The District and the Problem
Riverside Unified School District is a suburban K-12 district with 12 schools and approximately 340 classroom teachers. Like most mid-size districts, Riverside was caught in a tension familiar to every instructional leader: the expectation that teachers differentiate instruction for diverse learners, and the reality that differentiation takes time that most teachers do not have.
In a post-pilot survey conducted by the district, teachers reported spending an average of 11.4 hours per week on lesson planning, materials preparation, and differentiation tasks outside of instructional hours. For a full-time teacher already managing 25 to 32 students per class across multiple preps, that number represented a significant portion of evenings and weekends.
"Teachers were burning out on the logistics of differentiation," said Priya Nambiar, Riverside's Director of Curriculum and Instruction. "They understood the why. They believed in meeting students where they were. But creating three versions of the same worksheet, at different complexity levels, for a lesson they also had to plan from scratch, that was unsustainable."
The Pilot: 12 Schools, 340 Teachers, One Semester
Riverside launched a one-semester pilot of AI lesson planning tools across all 12 schools, with participation from every grade level and subject area. The pilot was not voluntary, the district made a deliberate choice to deploy broadly rather than to self-selected early adopters, because they wanted data representative of the full teacher population, not just the most tech-comfortable staff.
Teachers received three hours of initial training, followed by a one-hour follow-up session at week four. After that, usage was self-directed.
The tools deployed in the pilot included:
Lesson Plan Generator. Teachers described their learning objective, grade level, subject, and any relevant constraints (available materials, class time, IEP accommodations needed) and received a complete lesson plan with a hook activity, instruction sequence, practice tasks, and formative check. Most teachers reported generating a usable first draft in under four minutes.
Choice Board Generator. For teachers who wanted to offer students multiple pathways through a concept, a key differentiation strategy, the choice board tool generated a 3x3 or 2x3 grid of activity options at varying complexity levels and learning modalities. A fifth-grade teacher could specify her learning objective and receive nine activity options she could review, edit, and print in a single workflow.
Differentiated Instruction Planner. For lessons where the teacher needed to explicitly plan for students at different readiness levels, the differentiated instruction planner generated parallel versions of core activities, the same concept, the same learning goal, but scaffolded at three complexity tiers. Teachers specified which students (by initials or group label, never by full name) were at each tier, and the tool generated materials accordingly.
What Teachers Reported
After the pilot semester, the district surveyed all 340 participating teachers. The results were consistent enough to be actionable.
Average weekly time savings: 6.1 hours. Time spent on lesson planning fell from 11.4 hours to 5.3 hours per week on average. The largest savings came from differentiation tasks: teachers who previously spent 3 to 4 hours per week creating tiered materials reported that the differentiated instruction planner reduced that task to 45 to 60 minutes.
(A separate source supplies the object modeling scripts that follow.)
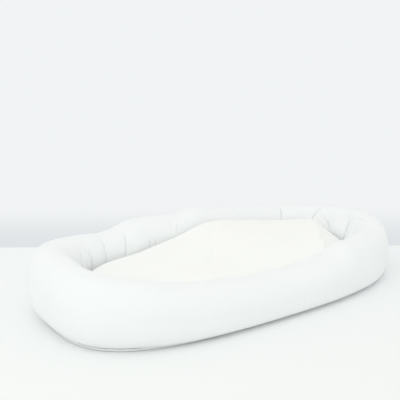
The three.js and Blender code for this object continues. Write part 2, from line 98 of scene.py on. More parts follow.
def mesh_from(bm, name, smooth=True):
    """Ends a bmesh: merges doubles, turns its faces outward and makes a mesh of it."""
    bmesh.ops.remove_doubles(bm, verts=bm.verts[:], dist=MERGE_REACH)
    bmesh.ops.recalc_face_normals(bm, faces=bm.faces[:])
    mesh = bpy.data.meshes.new(name)
    bm.to_mesh(mesh)
    bm.free()
    mesh.polygons.foreach_set("use_smooth", [smooth] * len(mesh.polygons))
    return mesh


def merged(mesh, name):
    """The same mesh with its doubles merged."""
    bm = bmesh.new()
    bm.from_mesh(mesh)
    bpy.data.meshes.remove(mesh)
    return mesh_from(bm, name)


def piece(name, mesh, body, material, stands_for=()):
    """Links a mesh as a named piece that rides on a body and replaces the solids it stands for."""
    made = bpy.data.objects.new(name, mesh)
    scene.collection.objects.link(made)
    mesh.materials.append(material)
    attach(made, body)
    if stands_for:
        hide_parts(*stands_for)
    return made


print("full detail")

# %% [markdown]
# Shader maths reads best as ordinary expressions. One small class wraps a socket, and its operators
# add the Math nodes. Any other node comes from one method that sets the node's own settings first
# and then fills its sockets with numbers or with links.

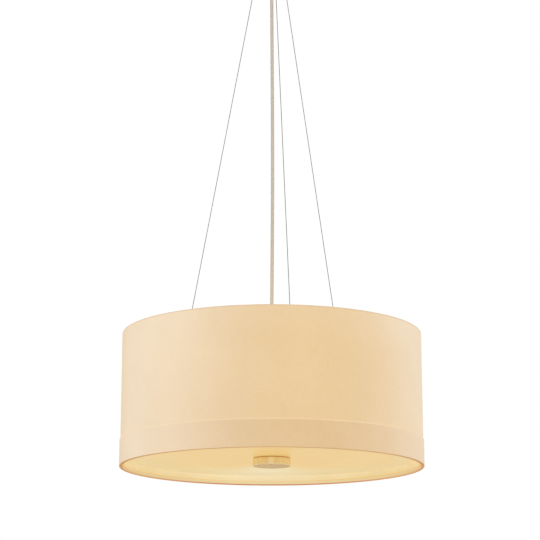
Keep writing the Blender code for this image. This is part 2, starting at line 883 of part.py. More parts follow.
def make_lamps():
    """Three lamp holders pointing outwards, each with a bulb that turns in it."""
    holder_bore = bulb_cap_radius + running_gap
    inner_end = holder_start + holder_back
    holder_profile = [
        (holder_radius, holder_end),
        (holder_radius, holder_start),
        (nipple_radius + gap, holder_start),
        (nipple_radius + gap, inner_end),
        (holder_bore, inner_end),
        (holder_bore, holder_end),
    ]
    cap_start = holder_end - bulb_cap_length
    collar = holder_end + gap
    neck = collar + bulb_neck_length
    base_profile = [
        (0, neck),
        (bulb_neck_radius, neck),
        (bulb_collar_radius, collar),
        (bulb_cap_radius, collar),
        (bulb_cap_radius, cap_start),
        (bulb_contact_radius, cap_start - bulb_contact_length),
        (0, cap_start - bulb_contact_length),
    ]
    mouth_radius = bulb_neck_radius - bulb_globe_wall
    outer_start = math.pi - math.asin(bulb_neck_radius / bulb_globe_radius)
    globe_inside = bulb_globe_radius - bulb_globe_wall
    inner_start = math.pi - math.asin(mouth_radius / globe_inside)
    globe_centre = neck + gap - bulb_globe_radius * math.cos(outer_start)
    shares = [step / bulb_globe_steps for step in range(bulb_globe_steps + 1)]
    outer = [
        (bulb_globe_radius * math.sin(outer_start * share),
         globe_centre + bulb_globe_radius * math.cos(outer_start * share))
        for share in shares
    ]
    inner = [
        (globe_inside * math.sin(inner_start * share), globe_centre + globe_inside * math.cos(inner_start * share))
        for share in reversed(shares)
    ]
    holders = []
    centre = Vector((0, 0, cluster_height_centre))
    for number, azimuth in enumerate(lamp_azimuths, 1):
        place = along(centre, radial(azimuth))
        holders.append(turned(f"lamp_holder_{number}", holder_profile, small_sides, "white_plastic", place))
        axis = pivot(f"bulb_{number}_axis", place)
        base = turned(f"bulb_base_{number}", base_profile, small_sides, "white_plastic", place, closed=False)
        globe = turned(f"bulb_globe_{number}", outer + inner, small_sides, "bulb_globe", place, closed=False)
        carry(axis, [base, globe])
    return holders


def make_disc_stop():
    """The washer and nut on the tube that the opal disc is drawn up against."""
    washer_bottom = disc_under + disc_thickness + gap
    washer_middle = upright(washer_bottom + disc_washer_thickness / 2)
    outlines = [circle(disc_washer_radius, small_sides), circle(tube_hole_radius, small_sides)]
    washer = plate("disc_washer", outlines, disc_washer_thickness, "zinc_steel", washer_middle)
    return [washer, nut("disc_nut", washer_bottom + disc_washer_thickness + gap)]


def make_disc_and_knob():
    """The opal disc, and the knob that carries it: one slides down the tube, the other turns."""
    edge_radius = ring_radius - ring_wire_radius - disc_ring_clearance
    hole_radius = tube_radius + running_gap
    disc_profile = [
        (edge_radius - disc_edge, disc_thickness),
        (edge_radius, disc_thickness - disc_edge),
        (edge_radius, disc_edge),
        (edge_radius - disc_edge, 0),
        (hole_radius, 0),
        (hole_radius, disc_thickness),
    ]
    disc = turned("opal_disc", disc_profile, shade_sides, "opal", upright(disc_under))
    knob_profile = [
        (tube_hole_radius, knob_height),
        (knob_radius - knob_edge, knob_height),
        (knob_radius, knob_height - knob_edge),
        (knob_radius, knob_edge),
        (knob_radius - knob_edge, 0),
        (0, 0),
    ]
    bore_floor = knob_height - knob_bore_depth
    knob_profile = [(0, bore_floor), (tube_hole_radius, bore_floor), *knob_profile]
    knob = turned("finial_knob", knob_profile, round_sides, "satin_metal", upright(knob_bottom), closed=False)
    return [disc, knob]


def build():
    """Make every piece, and hang what sways on the empty at the wires' crossing point."""
    make_bracket()
    make_canopy()
    make_canopy_screws()
    make_terminal_block()
    make_upper_grip()
    make_power_cord()
    make_gripper_seats()
    make_wires()
    crossing_rise = wire_pivot_radius * (pivot_height - foot_height) / (wire_foot_radius - wire_pivot_radius)
    sway = pivot("lamp_sway_pivot", upright(pivot_height + crossing_rise))
    swaying = [*make_shade(), *make_arm_plate(), *make_ring_clips(), *make_tube()]
    swaying += [*make_cluster(), *make_lamps(), *make_disc_stop(), *make_disc_and_knob()]
    carry(sway, swaying)
    carry(sway, [item for item in parts.objects if item.name.startswith("bulb_") and item.type == "EMPTY"])


build()
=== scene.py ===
"""Looks of the drum pendant light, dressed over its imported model.

Surfaces are worked out as whole arrays of points, one function for each kind of piece, and every
finish is a procedural material. The frame is the model's own: the ceiling is at height zero, +Z is
up, the lamp hangs below, its photographed side faces -Y, and all lengths are metres.
"""

import math

import bmesh
import bpy
import numpy as np
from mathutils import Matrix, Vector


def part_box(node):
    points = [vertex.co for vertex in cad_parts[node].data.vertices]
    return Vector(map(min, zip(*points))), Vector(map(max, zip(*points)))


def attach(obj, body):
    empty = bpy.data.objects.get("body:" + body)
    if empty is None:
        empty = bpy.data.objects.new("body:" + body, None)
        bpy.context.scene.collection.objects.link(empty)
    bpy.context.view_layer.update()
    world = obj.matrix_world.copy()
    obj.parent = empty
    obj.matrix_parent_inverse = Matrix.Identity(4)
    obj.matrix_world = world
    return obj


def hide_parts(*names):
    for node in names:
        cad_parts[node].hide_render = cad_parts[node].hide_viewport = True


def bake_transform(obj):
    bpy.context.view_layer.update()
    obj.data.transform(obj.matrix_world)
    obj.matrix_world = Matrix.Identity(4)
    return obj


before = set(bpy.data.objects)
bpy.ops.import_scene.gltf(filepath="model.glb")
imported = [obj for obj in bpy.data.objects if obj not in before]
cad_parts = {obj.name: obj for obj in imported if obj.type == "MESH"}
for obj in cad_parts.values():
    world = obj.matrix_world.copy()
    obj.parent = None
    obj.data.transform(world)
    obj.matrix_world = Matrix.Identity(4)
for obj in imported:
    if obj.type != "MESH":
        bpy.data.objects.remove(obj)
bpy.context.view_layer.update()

# The photograph's camera, from a fit to the drum's two rims, its sides and its band
photo_width = 540
focal_pixels = 1751
sensor_width = 36
camera_place = (-0.00297, -2.885, -1.2522)
camera_pitch_deg = 13.68

# Power cord: its route from the terminal block to the middle of the lamp, as the model has it
cord_route = [
    (0.0000, 0.0000, -0.0160),
    (0.0000, 0.0000, -0.0440),
    (0.0003, 0.0001, -0.1000),
    (0.0009, 0.0003, -0.1900),
    (0.0013, 0.0004, -0.2900),
    (0.0014, 0.0003, -0.3900),
    (0.0010, 0.0001, -0.4900),
    (0.0003, 0.0000, -0.5800),
    (0.0000, 0.0000, -0.6350),
    (0.0000, 0.0000, -0.6700),
    (0.0000, 0.0000, -0.7500),
]
cord_radius = 0.003
cord_row_spacing = 0.0006
rows_per_cord_point = 20
cord_columns = 48
braid_strands = 8
braid_slope = braid_strands / cord_radius
braid_depth = 0.00016
yarns_per_strand = 5

# Directions of the wires, and of the lamps midway between them
arm_count = 3
first_wire_azimuth = math.radians(41)
wire_azimuths = [first_wire_azimuth + arm * math.tau / arm_count for arm in range(arm_count)]
lamp_azimuths = [azimuth + math.pi / arm_count for azimuth in wire_azimuths]

# Small lengths that several pieces share, how many sides the shade's round pieces have, and the
# angles from which a corner stays sharp or is eased
gap = 0.0003
hair = 0.00005
zinc_sheet = 0.002
tube_hole_radius = 0.0068
shade_sides = 360
sharp_corner_deg = 38
eased_corner_deg = 40


def low_of(node):
    """The height of a node's lowest point."""
    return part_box(node)[0].z


def high_of(node):
    """The height of a node's highest point."""
    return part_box(node)[1].z


def reach_of(node):
    """How far a node goes along +X."""
    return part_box(node)[1].x


def middle_of(node):
    """The height of a node's middle."""
    return (low_of(node) + high_of(node)) / 2


# Shade: fabric laminated to a film, a band round its foot, and two wire rings
shade_radius = reach_of("shade_fabric")
shade_bottom = low_of("shade_fabric")
shade_height = high_of("shade_fabric") - shade_bottom
cloth_wall = 0.00045
shade_wall = 0.0012
band_radius = reach_of("lower_band")
band_top = high_of("lower_band")
ring_wire = 0.0025
ring_radius = reach_of("shade_top_ring") - ring_wire
lap_width = 0.012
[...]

23% more differentiated materials produced. Despite the time reduction, teachers produced more differentiated materials during the pilot semester than in the comparable semester the previous year. Having a faster path to differentiated content meant teachers who had previously skipped differentiation on some assignments, because they simply ran out of preparation time, now differentiated more consistently.
Lesson plan quality variance decreased. The district's instructional coaches evaluated a sample of 60 lesson plans from before and after the pilot using a standard rubric. Plans generated with AI assistance scored higher on clarity of learning objective, alignment between objective and assessment, and coherence of the instructional sequence. Variance in plan quality across teachers narrowed.
What Changed for Students
The 6 hours per week that teachers recovered did not disappear into extra rest (though no one would fault them if it had). The district tracked how teachers reported using recovered time.
The most common response: more time in individual and small-group conversations with students. Several teachers described spending the last 15 minutes of their planning period reviewing student work more carefully rather than scrambling to finish the next day's materials. A middle school math teacher in one of Riverside's higher-need schools described it this way: "I used to spend Sunday afternoon building worksheets. Now I spend that time calling three parents whose kids are struggling. That matters more."
Instructional coaches observed that classroom feedback quality improved during the pilot. When teachers were not racing through preparation, they were less fatigued during instruction and more responsive to the moments when a concept needed re-teaching.
The District's Rollout Decision
At the end of the pilot semester, Riverside's instructional leadership team reviewed the data and voted unanimously to make the AI lesson planning tools a permanent district resource. The district is now integrating the tools into its standard new-teacher onboarding curriculum, new hires learn to use the lesson plan generator in their first week.
"The argument we heard most often against AI tools in education was that they would reduce teaching to a mechanical process," said Director Nambiar. "What we actually found was the opposite. When the mechanical parts of planning got faster, teachers got more human. That was the outcome we were hoping for."
The district has begun exploring the AI assessment tools as a second phase, with a particular interest in how AI-graded exit tickets could give teachers real-time data about student understanding before the next lesson.